Thanks for any help on this!!


----------



## jjhamer1 (May 7, 2015)

*Lisfranc fracture dislocation*

Dislocation and fracture of same anatomical sight is common.

Dx - 825.29 - Fracture of tarsal/metatarsal bone, closed

28485-LT - Open treatment of metatarsal fracture, includes internal fixation, when performed

28465-LT X 4
Open treatment of tarsal bone fracture, includes internal fixation when performed, each


----------



## jdibble (May 8, 2015)

Thank you jjhamer! But now if you could just tell me why I would use the 28465 over the 28615? What in the note would direct me to one code over the other? Just wondering because the doctor picked the 28615 and I have to go back to him and show him the correct code and the reason why!

Thanks again for all help!


----------



## jjhamer1 (May 8, 2015)

*Lisfranc fracture dislocation*

According to documentation this is: Lisfranc fracture dislocation
OPERATION: Open reduction, internal fixation of the Lisfranc fracture
dislocation, homolateral type.

 28465 - Open treatment of tarsal bone fracture, includes internal fixation, when performed, each (fracture)

28615 - Open treatment of tarsometatarsal joint dislocation, includes internal fixation, when performed. (dislocation)


----------



## solocoder (May 8, 2015)

I don't see any fractured bones mentioned. Only dislocated joints.
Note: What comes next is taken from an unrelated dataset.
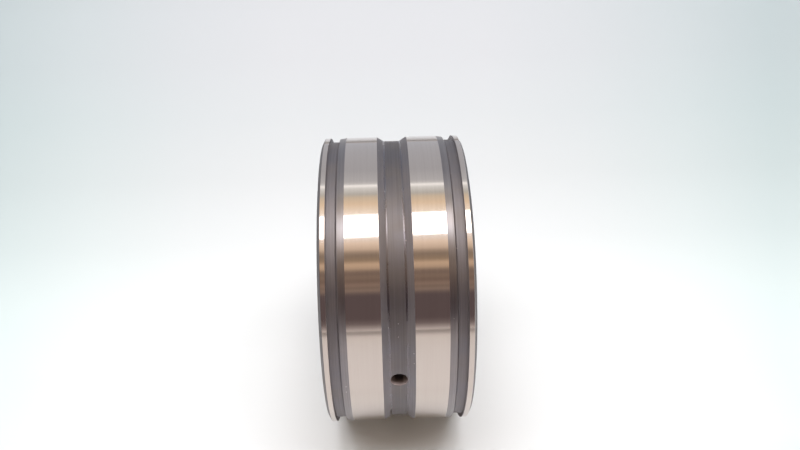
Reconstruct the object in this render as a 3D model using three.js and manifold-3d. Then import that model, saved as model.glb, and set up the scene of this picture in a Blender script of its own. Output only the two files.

And it sounds like all 5 tarsometatarsal joints.
28615 x 5?


----------



## jjhamer1 (May 11, 2015)

*Lisfranc fracture dislocation*

Fourth line of the operative note states:

C arm fluoroscopy will be utilized throughout the case for visualization of the fracture reduction.


----------



## BenCrocker (May 11, 2015)

Can fractures be dislocated?


----------



## jjhamer1 (May 12, 2015)

*Can fractures be dislocated?*

Definitely!


----------